The copy is longer but the abandonment rate drops. Users who know what correct looks like can correct. Users who are told they're wrong without being told what right looks like try variations, get frustrated, and quit — and they attribute the problem to the form rather than to their input.
The False Binary Between Inline and Post-Submit
Validation timing is the other dimension, and the choice gets made as a technical default rather than a UX decision.
Inline validation that fires while the user is still typing is almost always wrong for complex fields. Telling someone their email is invalid while they're in the middle of typing it — before they've had a chance to complete the @ symbol they were about to type — is accusatory on a timing dimension. The system is evaluating work-in-progress.
Inline validation works for fields where the user needs real-time feedback: password strength, character limits, live availability checks. It doesn't work for fields where the user simply needs to finish what they started before the system evaluates it. The rule isn't "never inline" — it's "validate when the user is done with a field, not while they're in it."
Post-submission validation, with the form present and errors highlighted and explained clearly, gives users the context to understand all the corrections at once — rather than discovering them one field at a time in a sequence that can feel like a series of failure events.
The hybrid — validate on blur (when the user leaves the field), with specific guidance, never during active input — performs consistently better than either pure inline or pure post-submit for most complex forms.
Context the System Has and Isn't Using
There's one more failure mode worth naming: most form validation ignores context that could prevent the error entirely.

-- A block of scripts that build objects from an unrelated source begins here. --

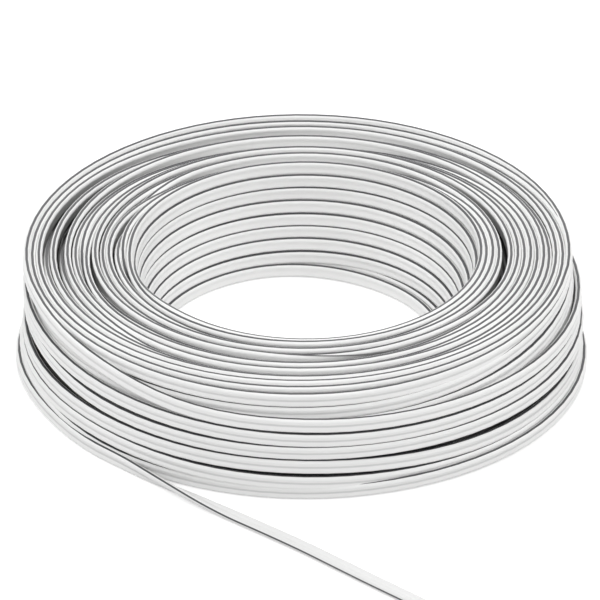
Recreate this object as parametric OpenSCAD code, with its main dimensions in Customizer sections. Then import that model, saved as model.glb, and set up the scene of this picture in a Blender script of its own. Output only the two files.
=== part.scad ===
// A ring of flat twin-core speaker cable, lying flat, with its free end led off to the front.
// Millimetres. The origin is on the ring's axis, at the surface that it lies on; +Z is up and -Y is the front.

/* [Cable] */
// Width of the flat cable, across both cores
cable_w = 4.7; // [4.3:0.1:5.4]
// Thickness of the cable, which is the diameter of one core's insulation
cable_t = 2.15; // [1.9:0.05:2.3]
// Thickness of the web that joins the two cores
web_t = 1.45; // [1.1:0.05:1.8]
// Diameter of one stranded copper conductor
conductor_d = 1.15; // [0.8:0.05:1.3]
// Clearance between a conductor and its bore, on the radius
conductor_gap = 0.05; // [0.03:0.01:0.1]

/* [Ring] */
// Radius of the hole at the top of the ring
hole_r_top = 55.6; // [50:0.1:70]
// Radius of the hole at the foot of the ring, where the inner turns lean in
hole_r_foot = 47; // [42:0.1:50]
// Layers of turns across the top of the ring
top_layers = 15; // [10:1:18]
// Rows of turns up the outer wall
outer_rows = 8; // [6:1:10]
// Rows of turns that show down the inner wall
inner_rows = 9; // [7:1:11]
// Space between one layer and the next
layer_gap = 0.08; // [0:0.01:0.15]
// Space between one row and the next
row_gap = 0.22; // [0:0.01:0.3]
// How far a turn of the top may sink below its neighbours
top_dip = 1.8; // [0:0.1:2.5]
// How far a turn of the outer wall may stand back from its neighbours
wall_dip = 0.5; // [0:0.05:0.8]
// How far the foot's outer turn stands back from the wall above it
foot_set_back = 1.4; // [1:0.1:1.8]
// Depth of the flat on which each turn of the foot rests
foot_flat = 0.12; // [0.05:0.01:0.2]

/* [Last turn] */
// Angle at which the free end leaves the ring, seen from above and counted from +X
leave_angle = 226; // [222:1:230]
// Angle of the last turn from its hidden end, inside the wall, to where it leaves the ring
last_turn_span = 230; // [215:1:240]
// Angle towards which the last turn stands out from the ring
last_turn_lean = 190; // [184:1:196]
// How far the last turn's centre lies off the ring's axis
last_turn_offset = 2.5; // [2:0.1:3]
// How far the last turn stands out from the foot where it leaves the ring
last_turn_proud = 3.2; // [3:0.1:3.6]
// Slope of the last turn, which comes down to the floor where it leaves the ring
last_turn_slope = 0.9; // [0.7:0.1:1.2]

/* [Free end] */
// Length over which the free end stays on its edge
upright_run = 4; // [2:1:8]
// Length over which it then turns over on to its wide face
twist_run = 56; // [45:1:70]
// Space between the ring's last turn and the free end's first ring
joint_gap = 0.02; // [0:0.01:0.1]

/* [Hidden] */
$fn = 96;
WHITE = [0.93, 0.93, 0.92];
COPPER = [0.78, 0.45, 0.28];

lobe_r = cable_t / 2;
lobe_x = (cable_w - cable_t) / 2;
layer_pitch = cable_t + layer_gap;
row_pitch = cable_w + row_gap;
ring_h = outer_rows * row_pitch - row_gap;
outer_r = hole_r_top + top_layers * layer_pitch - layer_gap;
foot_z = cable_w / 2 - foot_flat;
foot_outer_r = outer_r - foot_set_back;
foot_layers = floor((foot_outer_r - hole_r_foot) / layer_pitch);
hole_lean = (hole_r_top - hole_r_foot) / (inner_rows - 1);
section_sides = 16;
bore_sides = 8;

// Route of the free end along the floor, from just past the ring to its cut end
ROUTE = [[-54, -72], [-47, -78.4], [-39.5, -84.6], [-31.5, -90.8], [-21, -98.8], [-10, -107.4],
         [1, -116.3], [11, -125], [21, -133.8], [31, -142.4], [41, -151], [46, -155.3]];

// A fixed scatter from 0 to 1, which sets neighbouring turns apart
function scatter(i) = (1 + sin(137.5 * i)) / 2;

// Centre of each turn that shows in the ring's section, as [radius, height]
function outer_turn(j) = [outer_r - lobe_r - wall_dip * scatter(j), cable_w / 2 + j * row_pitch];
function top_turn(k) =
    [hole_r_top + lobe_r + k * layer_pitch, ring_h - cable_w / 2 - top_dip * scatter(k)];
function inner_turn(j) =
    [hole_r_foot + lobe_r + j * hole_lean,
     foot_z + (ring_h - cable_w / 2 - foot_z) * j / (inner_rows - 1)];
function foot_turn(k) = [foot_outer_r - lobe_r - k * layer_pitch, foot_z];

outer_turns = [for (j = [1 : outer_rows - 1]) outer_turn(j)];
top_turns = [for (k = [top_layers - 2 : -1 : 1]) top_turn(k)];
inner_turns = [for (j = [inner_rows - 1 : -1 : 0]) inner_turn(j)];
foot_turns = [for (k = [foot_layers - 1 : -1 : 0]) foot_turn(k)];

// The cable's section, standing on its edge
module cable_section() {
    for (side = [-1, 1])
        translate([0, side * lobe_x]) circle(r = lobe_r);
    square([web_t, 2 * lobe_x], center = true);
}

// Section of the whole ring: the turns that show, around the wound mass that they close in
module ring_section() {
    lift = [0, lobe_x];
    polygon(concat(
        [for (p = outer_turns) p],
        [for (p = top_turns) p + lift],
        [for (p = inner_turns) p],
        [for (p = foot_turns) p - lift]
    ));
    for (p = concat(outer_turns, top_turns, inner_turns, foot_turns))
        translate(p) cable_section();
}

// The last turn, which comes out of the wall, runs round the outside of the foot and slopes down to the floor
last_turn_r = foot_outer_r + last_turn_proud - lobe_r
    - last_turn_offset * cos(leave_angle - last_turn_lean);
last_turn_centre = last_turn_offset * [cos(last_turn_lean), sin(last_turn_lean), 0]
    + [0, 0, last_turn_r * sin(last_turn_slope)];
leave_tangent = [cos(leave_angle + 90), sin(leave_angle + 90), 0];

module last_turn() {
    translate(last_turn_centre)
        rotate(a = -last_turn_slope, v = leave_tangent)
            rotate_extrude(angle = last_turn_span, start = leave_angle - last_turn_span, $fn = 180)
                translate([last_turn_r, foot_z]) cable_section();
}

module coil() {
    color(WHITE) difference() {
        union() {
            rotate_extrude($fn = 180) ring_section();
            last_turn();
        }
        translate([0, 0, -cable_w]) cylinder(r = 2 * outer_r, h = cable_w);
    }
}

// Plan of the free end: it starts at the end of the last turn and follows the route
leave_point = [last_turn_centre.x, last_turn_centre.y]
    + last_turn_r * [cos(leave_angle), sin(leave_angle)]
    + joint_gap * [leave_tangent.x, leave_tangent.y];
plan = concat([leave_point], ROUTE);
last = len(plan) - 1;

function direction(i) =
    i == 0 ? [leave_tangent.x, leave_tangent.y]
    : let (d = plan[min(i + 1, last)] - plan[i - 1]) d / norm(d);
function run_to(i) = i == 0 ? 0 : run_to(i - 1) + norm(plan[i] - plan[i - 1]);

// Lean of the section at a point of the plan: 0 stands on its edge and 90 lies on its wide face
function lean(i) =
    let (t = max(0, min(1, (run_to(i) - upright_run) / twist_run))) 90 * t * t * (3 - 2 * t);

// A point of the section at plan point i, a across the width towards the marked edge and b across the thickness
function swept(i, a, b) =
    let (
        d = direction(i),
        out = [d.y, -d.x, 0],
        up = [0, 0, 1],
        centre = [plan[i].x, plan[i].y, lobe_r + lobe_x * cos(lean(i))]
    )
    centre + a * (up * cos(lean(i)) + out * sin(lean(i))) + b * (out * cos(lean(i)) - up * sin(lean(i)));

// A closed tube along the whole plan, with a ring of the given outline at each of its points
module sweep(outline) {
    n = len(outline);
    polyhedron(
        points = [for (i = [0 : last]) for (p = outline) swept(i, p.x, p.y)],
        faces = concat(
            [[for (j = [0 : n - 1]) j]],
            [for (i = [0 : last - 1]) for (j = [0 : n - 1]) for (half = [0, 1])
                half == 0
                    ? [i * n + j, (i + 1) * n + j, i * n + (j + 1) % n]
                    : [i * n + (j + 1) % n, (i + 1) * n + j, (i + 1) * n + (j + 1) % n]],
            [[for (j = [n - 1 : -1 : 0]) last * n + j]]
        ),
        convexity = 6
    );
}

function arc_points(x, r, from, to, sides) =
    [for (k = [0 : sides]) let (t = from + (to - from) * k / sides) [x + r * cos(t), r * sin(t)]];
function round_outline(x, r) =
    [for (k = [0 : bore_sides - 1]) let (t = 360 * k / bore_sides) [x + r * cos(t), r * sin(t)]];
waist = 180 - asin(web_t / cable_t);
cable_outline = concat(
    arc_points(lobe_x, lobe_r, -waist, waist, section_sides / 2 - 1),
    arc_points(-lobe_x, lobe_r, 180 - waist, 180 + waist, section_sides / 2 - 1)
);

// Insulation of the free end, with a bore for each conductor
module free_end() {
    color(WHITE) difference() {
        sweep(cable_outline);
        for (side = [-1, 1])
            sweep(round_outline(side * lobe_x, conductor_d / 2 + conductor_gap));
    }
}

// Conductor under the marked edge
module marked_conductor() {
    color(COPPER) sweep(round_outline(lobe_x, conductor_d / 2));
}

// Conductor of the plain core
module plain_conductor() {
    color(COPPER) sweep(round_outline(-lobe_x, conductor_d / 2));
}

coil();
free_end();
marked_conductor();
plain_conductor();
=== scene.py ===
import math
import random

import bmesh
import bpy
import numpy as np
from mathutils import Matrix, Vector


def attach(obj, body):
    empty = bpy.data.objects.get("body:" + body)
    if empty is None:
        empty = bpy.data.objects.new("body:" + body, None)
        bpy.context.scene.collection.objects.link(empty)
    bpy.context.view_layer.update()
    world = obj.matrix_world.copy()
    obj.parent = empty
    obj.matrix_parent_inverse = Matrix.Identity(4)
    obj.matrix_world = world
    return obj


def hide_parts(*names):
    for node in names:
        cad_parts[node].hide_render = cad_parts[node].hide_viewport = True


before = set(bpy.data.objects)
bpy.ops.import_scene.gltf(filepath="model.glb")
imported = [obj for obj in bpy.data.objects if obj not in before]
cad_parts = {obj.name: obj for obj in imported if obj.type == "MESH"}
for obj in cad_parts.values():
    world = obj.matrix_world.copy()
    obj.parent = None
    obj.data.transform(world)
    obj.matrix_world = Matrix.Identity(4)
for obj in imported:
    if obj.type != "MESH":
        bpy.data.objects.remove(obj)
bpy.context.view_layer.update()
MM = 0.001

# Camera
# A long lens looks down on the ring from in front, from about a metre and a half away.
# The picture shows the ring whole and cuts the free end off at its lower edge.
VIEW_ELEVATION = math.radians(30.57)
VIEW_DISTANCE = 1.400
AIM = Vector((0, 0, 19 * MM))
camera = bpy.data.objects.new("camera", bpy.data.cameras.new("camera"))
bpy.context.scene.collection.objects.link(camera)
camera.location = AIM + VIEW_DISTANCE * Vector((0, -math.cos(VIEW_ELEVATION), math.sin(VIEW_ELEVATION)))
camera.rotation_euler = (math.pi / 2 - VIEW_ELEVATION, 0, 0)
camera.data.sensor_width = 36
camera.data.lens = 260.4
camera.data.clip_start, camera.data.clip_end = 0.05, 50
bpy.context.scene.camera = camera

# Route of the cable
# Flat twin cable, two cores side by side in white PVC, wound by hand on its edge into a ring of sixteen
# layers. A layer climbs from the foot to the top or comes down again, a row a turn, then passes outward.
# Angles are in degrees, seen from above and counted from +X, so that the front is at 270.
CABLE_W = 4.7 * MM
CABLE_T = 2.15 * MM
WEB_T = 1.45 * MM
LOBE_R = CABLE_T / 2
LOBE_X = (CABLE_W - CABLE_T) / 2
RING_H = 39.14 * MM
OUTER_R = 88.97 * MM
HOLE_R_TOP = 55.6 * MM
HOLE_R_FOOT = 47 * MM
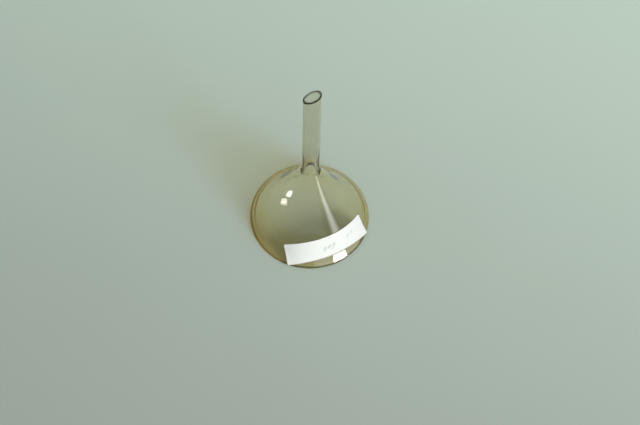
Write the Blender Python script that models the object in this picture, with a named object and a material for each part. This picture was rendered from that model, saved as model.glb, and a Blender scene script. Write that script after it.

The system knows what country the user is in. It could default the phone format to that country and accept multiple formats rather than demanding one. It knows what they typed last time they visited. It could pre-fill fields they've already told it. It knows that "user@gmial.com" looks like a typo of "user@gmail.com" and could ask rather than reject. It knows that the password they chose is the same as the email, and could say why it's not acceptable rather than "please choose a stronger password."
Form design that uses available context to prevent errors is categorically different from form design that catches errors. The empty state work that determines what users see before they start matters for the same reason: design that anticipates what users need before they run into a problem produces fundamentally different outcomes than design that responds to problems after they occur.
The Fix Lives in the Frame
The form validation problem is treated as a copy problem — change the words. It's actually a framing problem.
The question form error messages are answering is: "Did the user's input meet the specification?" That's the engineer's question. The question a good error message should answer is: "What does the user need to know to successfully complete this field?" Those are different questions, and they produce different messages.
A form optimized for helping users succeed is designed around what users need at each step — including when they've made a mistake. The error state is part of the experience design, not an edge case appended after the happy path is built. Most form errors are appended. You can tell by reading them.
The best form doesn't catch your mistake with a judgment. It guides you past it before the judgment ever arrives.